Ce jeu de chaises musicales consacre le retour au gouvernement de Gérard Longuet au poste de ministre de la Défense, après seize ans d'un long processus judiciaire dont il est sorti blanchi. Figure de la droite des années quatre-vingt-dix, président du PR de 1990 à 1995, le sénateur de la Meuse, patron du groupe UMP au Sénat, avait été pressenti pour entrer au gouvernement dès novembre dernier, sans que cette espérance se concrétise. Une déception qui trouve aujourd'hui sa consolation pour ce libéral au verbe vif, symbole d'une droite décomplexée, conseiller politique de Nicolas Sarkozy depuis 2006.

L'autre événement important de ce dimanche vient du départ du gouvernement de Brice Hortefeux, qui abandonne le ministère de l'Intérieur. Fidèle entre les fidèles du Président dont il est un ami de longue date, il est appelé à rester auprès de lui, mais dans une fonction de  conseiller spécial . Un retour dans une situation plus discrète qui lui permettra aussi d'affronter avec moins de dégâts potentiels pour la majorité les étapes à venir des procès pour injure raciale et atteinte à la présomption d'innocence qui lui sont faits, et dont les jugements en appel sont prévus en juin.

 Pas de bug 

Claude Guéant, secrétaire général de l'Elysée et éminence grise de Nicolas Sarkozy depuis dix ans, entre pour sa part dans la lumière, pour rejoindre la place Beauvau. Un poste pour lequel ce haut fonctionnaire, ancien préfet, semble parfaitement taillé. Directeur de cabinet de Nicolas Sarkozy entre 2002 et 2004, puis de 2005 à 2007, quand celui-ci occupait le poste dont il hérite aujourd'hui, il en  connaît tous les rouages . N'ayant jamais affronté le tumulte des campagnes électorales ni la sanction du suffrage universel, Guéant est néanmoins jugé comme  l'homme de la situation  par les policiers, avec de lourds chantiers devant lui.

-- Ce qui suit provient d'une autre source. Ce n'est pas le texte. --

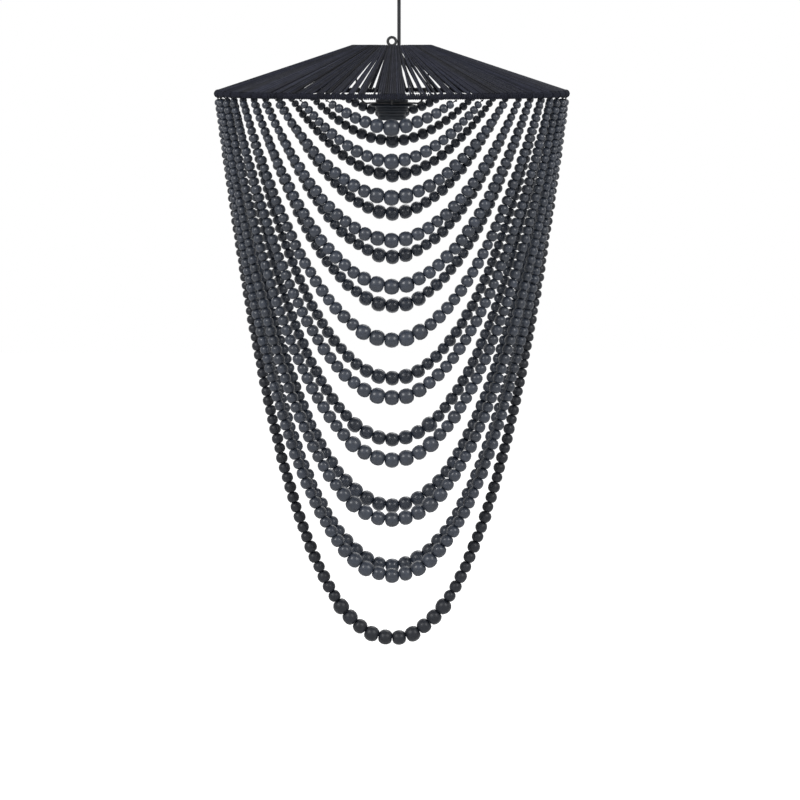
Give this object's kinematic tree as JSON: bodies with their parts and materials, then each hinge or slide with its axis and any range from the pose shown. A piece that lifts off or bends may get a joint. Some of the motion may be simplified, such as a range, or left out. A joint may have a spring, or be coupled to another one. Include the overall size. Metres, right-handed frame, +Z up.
{
  "type": "beaded chandelier",
  "caption": "Pendant chandelier: a shallow cord-strung hood on a wire frame with a screw lampholder inside and nested swags of graded round wooden beads below.",
  "frame": {"origin": "on the ceiling, at the centre of the ceiling plate's top face, over the lamp cord", "axes": "+Z up, towards the ceiling; -Y is the front; +X is the viewer's right"},
  "size_m": [0.4992, 0.4964, 0.9726],
  "materials": {
    "front_beads": "turned wooden beads, stained charcoal and waxed to a low sheen",
    "back_beads": "turned wooden beads, stained charcoal and waxed to a low sheen",
    "hood_cord": "twisted black cord, matt",
    "lamp_cord": "round flex in a black braided sleeve",
    "wire_frame": "black powder coat, satin",
    "lampholder": "moulded black thermoset plastic, semi-gloss",
    "contact_base": "glazed off-white insulator",
    "terminal_block": "off-white moulded plastic",
    "contacts": "pressed brass",
    "rose": "black powder coat, satin",
    "ceiling_plate": "zinc-plated pressed steel"
  },
  "bodies": {
    "ceiling_rose": {"ceiling_plate": "ceiling_plate", "cord_anchor": "lampholder", "terminal_block": "terminal_block", "rose_cord": "lamp_cord"},
    "rose_cup": {"rose_cup": "rose", "cord_grip": "lampholder"},
    "hanging_cord": {"lamp_cord": "lamp_cord"},
    "lamp": {"hood_winding": "hood_cord", "lower_ring": "wire_frame", "upper_ring": "wire_frame", "hood_rib_1": "wire_frame", "hood_rib_2": "wire_frame", "hood_rib_3": "wire_frame", "hood_rib_4": "wire_frame", "hood_rib_5": "wire_frame", "hood_rib_6": "wire_frame", "cross_bar": "wire_frame", "half_bar_front": "wire_frame", "half_bar_back": "wire_frame", "hanging_eye": "wire_frame", "fitter_ring": "wire_frame", "drop_arm_1": "wire_frame", "drop_arm_2": "wire_frame", "drop_arm_3": "wire_frame", "drop_arm_4": "wire_frame", "cord_gland": "lampholder", "lamp_cap": "lampholder", "lamp_skirt": "lampholder", "shade_ring": "lampholder", "contact_base": "contact_base", "screw_shell": "contacts", "centre_contact": "contacts"},
    "swag_front_01": {"swag_front_01": "front_beads"},
    "swag_front_02": {"swag_front_02": "front_beads"},
    "swag_front_03": {"swag_front_03": "front_beads"},
    "swag_front_04": {"swag_front_04": "front_beads"},
    "swag_front_05": {"swag_front_05": "front_beads"},
    "swag_front_06": {"swag_front_06": "front_beads"},
    "swag_front_07": {"swag_front_07": "front_beads"},
    "swag_front_08": {"swag_front_08": "front_beads"},
    "swag_front_09": {"swag_front_09": "front_beads"},
    "swag_front_10": {"swag_front_10": "front_beads"},
    "swag_back_01": {"swag_back_01": "back_beads"},
    "swag_back_02": {"swag_back_02": "back_beads"},
    "swag_back_03": {"swag_back_03": "back_beads"},
    "swag_back_04": {"swag_back_04": "back_beads"},
    "swag_back_05": {"swag_back_05": "back_beads"},
    "swag_back_06": {"swag_back_06": "back_beads"},
    "swag_back_07": {"swag_back_07": "back_beads"},
    "swag_back_08": {"swag_back_08": "back_beads"},
    "swag_back_09": {"swag_back_09": "back_beads"},
    "swag_back_10": {"swag_back_10": "back_beads"},
    "swag_centre": {"swag_centre": "front_beads"}
  },
  "joints": [
    {"name": "rose_cup_slide", "type": "slide", "parent": "ceiling_rose", "child": "rose_cup", "axis": [0, 0, -1], "range_m": [0, 0.03]},
    {"name": "cord_sway", "type": "hinge", "parent": "ceiling_rose", "child": "hanging_cord", "pos_m": [0, 0, -0.0616], "axis": [1, 0, 0], "range_deg": [-5, 5]},
    {"name": "hood_tilt", "type": "hinge", "parent": "hanging_cord", "child": "lamp", "pos_m": [-0.01, 0, -0.1437], "axis": [0, 1, 0], "range_deg": [-5, 5]},
    {"name": "swag_front_01_swing", "type": "hinge", "parent": "lamp", "child": "swag_front_01", "pos_m": [-0.01, -0.23019, -0.1803], "axis": [1, 0, 0], "range_deg": [-8, 8]},
    {"name": "swag_front_02_swing", "type": "hinge", "parent": "lamp", "child": "swag_front_02", "pos_m": [-0.01, -0.21401, -0.1803], "axis": [1, 0, 0], "range_deg": [-10, 10]},
    {"name": "swag_front_03_swing", "type": "hinge", "parent": "lamp", "child": "swag_front_03", "pos_m": [-0.01, -0.1916, -0.1803], "axis": [1, 0, 0], "range_deg": [-10, 10]},
    {"name": "swag_front_04_swing", "type": "hinge", "parent": "lamp", "child": "swag_front_04", "pos_m": [-0.01, -0.17576, -0.1803], "axis": [1, 0, 0], "range_deg": [-10, 10]},
    {"name": "swag_front_05_swing", "type": "hinge", "parent": "lamp", "child": "swag_front_05", "pos_m": [-0.01, -0.15944, -0.1803], "axis": [1, 0, 0], "range_deg": [-10, 10]},
    {"name": "swag_front_06_swing", "type": "hinge", "parent": "lamp", "child": "swag_front_06", "pos_m": [-0.01, -0.13895, -0.1803], "axis": [1, 0, 0], "range_deg": [-10, 10]},
    {"name": "swag_front_07_swing", "type": "hinge", "parent": "lamp", "child": "swag_front_07", "pos_m": [-0.01, -0.11522, -0.1803], "axis": [1, 0, 0], "range_deg": [-8, 8]},
    {"name": "swag_front_08_swing", "type": "hinge", "parent": "lamp", "child": "swag_front_08", "pos_m": [-0.01, -0.09181, -0.1803], "axis": [1, 0, 0], "range_deg": [-6, 6]},
    {"name": "swag_front_09_swing", "type": "hinge", "parent": "lamp", "child": "swag_front_09", "pos_m": [-0.01, -0.06366, -0.1803], "axis": [1, 0, 0], "range_deg": [-3.5, 3.5]},
    {"name": "swag_front_10_swing", "type": "hinge", "parent": "lamp", "child": "swag_front_10", "pos_m": [-0.01, -0.03192, -0.1803], "axis": [1, 0, 0], "range_deg": [-2.5, 2.5]},
    {"name": "swag_back_01_swing", "type": "hinge", "parent": "lamp", "child": "swag_back_01", "pos_m": [-0.01, 0.23138, -0.1803], "axis": [1, 0, 0], "range_deg": [-8, 8]},
    {"name": "swag_back_02_swing", "type": "hinge", "parent": "lamp", "child": "swag_back_02", "pos_m": [-0.01, 0.21092, -0.1803], "axis": [1, 0, 0], "range_deg": [-10, 10]},
    {"name": "swag_back_03_swing", "type": "hinge", "parent": "lamp", "child": "swag_back_03", "pos_m": [-0.01, 0.19087, -0.1803], "axis": [1, 0, 0], "range_deg": [-10, 10]},
    {"name": "swag_back_04_swing", "type": "hinge", "parent": "lamp", "child": "swag_back_04", "pos_m": [-0.01, 0.1763, -0.1803], "axis": [1, 0, 0], "range_deg": [-10, 10]},
    {"name": "swag_back_05_swing", "type": "hinge", "parent": "lamp", "child": "swag_back_05", "pos_m": [-0.01, 0.15649, -0.1803], "axis": [1, 0, 0], "range_deg": [-10, 10]},
    {"name": "swag_back_06_swing", "type": "hinge", "parent": "lamp", "child": "swag_back_06", "pos_m": [-0.01, 0.13543, -0.1803], "axis": [1, 0, 0], "range_deg": [-10, 10]},
    {"name": "swag_back_07_swing", "type": "hinge", "parent": "lamp", "child": "swag_back_07", "pos_m": [-0.01, 0.11145, -0.1803], "axis": [1, 0, 0], "range_deg": [-8, 8]},
    {"name": "swag_back_08_swing", "type": "hinge", "parent": "lamp", "child": "swag_back_08", "pos_m": [-0.01, 0.08606, -0.1803], "axis": [1, 0, 0], "range_deg": [-6, 6]},
    {"name": "swag_back_09_swing", "type": "hinge", "parent": "lamp", "child": "swag_back_09", "pos_m": [-0.01, 0.05956, -0.1803], "axis": [1, 0, 0], "range_deg": [-3.5, 3.5]},
    {"name": "swag_back_10_swing", "type": "hinge", "parent": "lamp", "child": "swag_back_10", "pos_m": [-0.01, 0.03, -0.1803], "axis": [1, 0, 0], "range_deg": [-2.5, 2.5]},
    {"name": "swag_centre_swing", "type": "hinge", "parent": "lamp", "child": "swag_centre", "pos_m": [-0.01, 0, -0.1803], "axis": [1, 0, 0], "range_deg": [-2.5, 2.5]}
  ]
}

 Ainsi les fonctions régaliennes de l'État se trouveront-elles préparées à affronter les événements à venir dont nul ne peut prévoir le déroulement , a conclu Nicolas Sarkozy dimanche soir. Mais la réorganisation gouvernementale est inévitablement lue comme la constitution d'une équipe qui saura tenir la barre en prévision des échéances électorales de 2012. Car il faut désormais  des professionnels, des gens sérieux au service de la France , souligne un ministre,  et surtout, pas de bug  !

Avec des sondages très défavorables, une situation économique tendue, et la possibilité de flux migratoires massifs venant d'Afrique du Nord, Nicolas Sarkozy se trouve en effet sous la surveillance d'une opinion extrêmement échaudée, et ne dispose que de très étroites marges de manœuvre. Songeant avec toute sa majorité à une possible réélection, il lui était plus qu'urgent de s'entourer de costauds à toute épreuve, pour maximiser les chances de succès dans l'année difficile qui l'attend.